Abstract

This essay looks back to an older queer of colour text, Audre Lorde's Zami: A New Spelling of My Name that rethinks narrow formulations of the relation of queer and diasporic subjects to the space of ‘home’ before these debates emerged in queer diasporic criticism. Drawing on critics who have suggested that queer migrations entail remaking rather than leaving home, most notably Anne-Marie Fortier and Gayatri Gopinath, I argue that Zami challenges idealized conceptions of home and belonging without abandoning these concepts altogether. My analysis starts by showing how Lorde, departing from the Anglo-American tradition of the lesbian Bildungsroman, queers the ancestral homeland and the childhood home through a kind of translation that demonstrates the dynamic relationship between ethnicity and sexuality in female queer diasporic narratives.

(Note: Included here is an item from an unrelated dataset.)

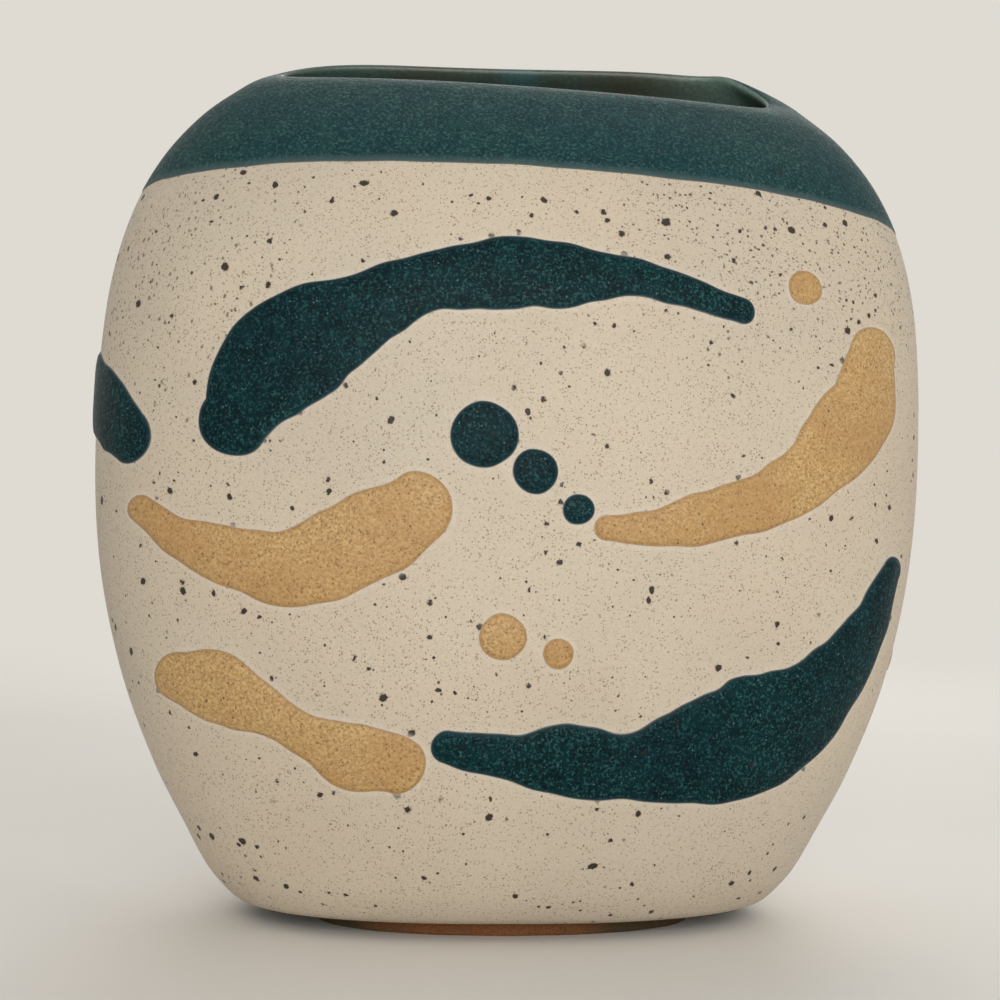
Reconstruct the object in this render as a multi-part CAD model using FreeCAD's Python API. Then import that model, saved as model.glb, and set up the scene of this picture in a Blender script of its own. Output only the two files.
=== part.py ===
import FreeCAD
import Part
import math
import os

# A hand-built stoneware pillow vase in millimetres: two curved clay walls and a floor on a
# small oval foot, a speckled cream glaze coat, a teal dipped collar over the lip, a dark
# glaze inside, and thick poured marks of teal and ochre glaze that stand proud of the cream.
# The front faces -Y, +X is to the right, +Z is up, and the origin is under the foot's middle.

# Driving sizes of the glazed body. The lip is higher at the back than at the front, its twist
# raises the back and lowers the front towards the right, and its right end rises to meet both.
body_width = 201.4
body_depth = 110.0
body_height = 210.2
lip_difference = 13.2
lip_twist = 1.5
lip_end_rise = 4.0
lip_lean = 2.4
foot_height = 3.4

# Clay and glaze thicknesses, and how far below its crest the lip starts to round over
wall_thickness = 5.0
floor_thickness = 7.0
coat_thickness = 0.8
liner_thickness = 0.8
lip_rounding = 3.0

# Foot pad
foot_width = 94.0
foot_depth = 56.0
foot_edge_rounding = 0.8

# Teal collar: how far below the highest point of the lip it ends in the middle, the fall of its
# edge from left to right, and how far the edge sinks on its way from the middle to both sides
collar_height = 36.8
collar_fall = 3.0
collar_bow = 4.7

# Poured marks: how far a thick and a thin one stand above the cream
pour_relief = 0.9
drop_relief = 0.7

# A drop is a little lower than it is wide
drop_height_share = 0.9

# How far every cutting solid runs past what it cuts
cut_overrun = 20.0

# The oval plan is a superellipse, a little squarer than an ellipse
plan_power_share = 2.35

# The lip rises at its right end only, the more steeply the higher this power is
end_power_share = 12

# Outer form from the underside of the walls up: share of height, of half width, of half depth
form_shares = [
    (0.000, 0.618, 0.585),
    (0.009, 0.649, 0.642),
    (0.028, 0.687, 0.712),
    (0.047, 0.717, 0.758),
    (0.086, 0.761, 0.822),
    (0.158, 0.838, 0.902),
    (0.265, 0.923, 0.971),
    (0.385, 0.978, 1.000),
    (0.531, 1.000, 1.000),
    (0.675, 0.989, 0.956),
    (0.771, 0.951, 0.868),
    (0.845, 0.885, 0.749),
    (0.903, 0.794, 0.595),
    (0.946, 0.687, 0.433),
    (0.984, 0.582, 0.270),
    (1.015, 0.492, 0.148),
]

# Levels of the rings that the wall is drawn through, as shares of its height below the lip
wall_level_shares = [0.0, 0.03, 0.08, 0.16, 0.27, 0.40, 0.54, 0.68, 0.80, 0.89, 0.955, 1.0]
slab_level_shares = [0.0, 0.15, 0.5, 1.0]
lip_quarter_steps = 4
ring_points = 24
cap_steps = 4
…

It then turns to the lesbian community as theoretical home and traces the process of ‘making home’ exemplified in Zami. Rather than being a straightforward project, this requires continuously attaching home to, and detaching it from, relationships, communities, and places or, in Lorde's words, living in the ‘house of difference’. In reading Lorde's biomythography through the theoretical lens of queer diaspora, my essay seeks to keep open the text's capacity to speak beyond its historical moment: Zami which has been typically read as a work that serves the ‘convenient’ function of ‘making vivid a Black lesbian's position in the world’ looks forward to theorizations of queer diasporas and offers important insights to questions of home and un/belonging.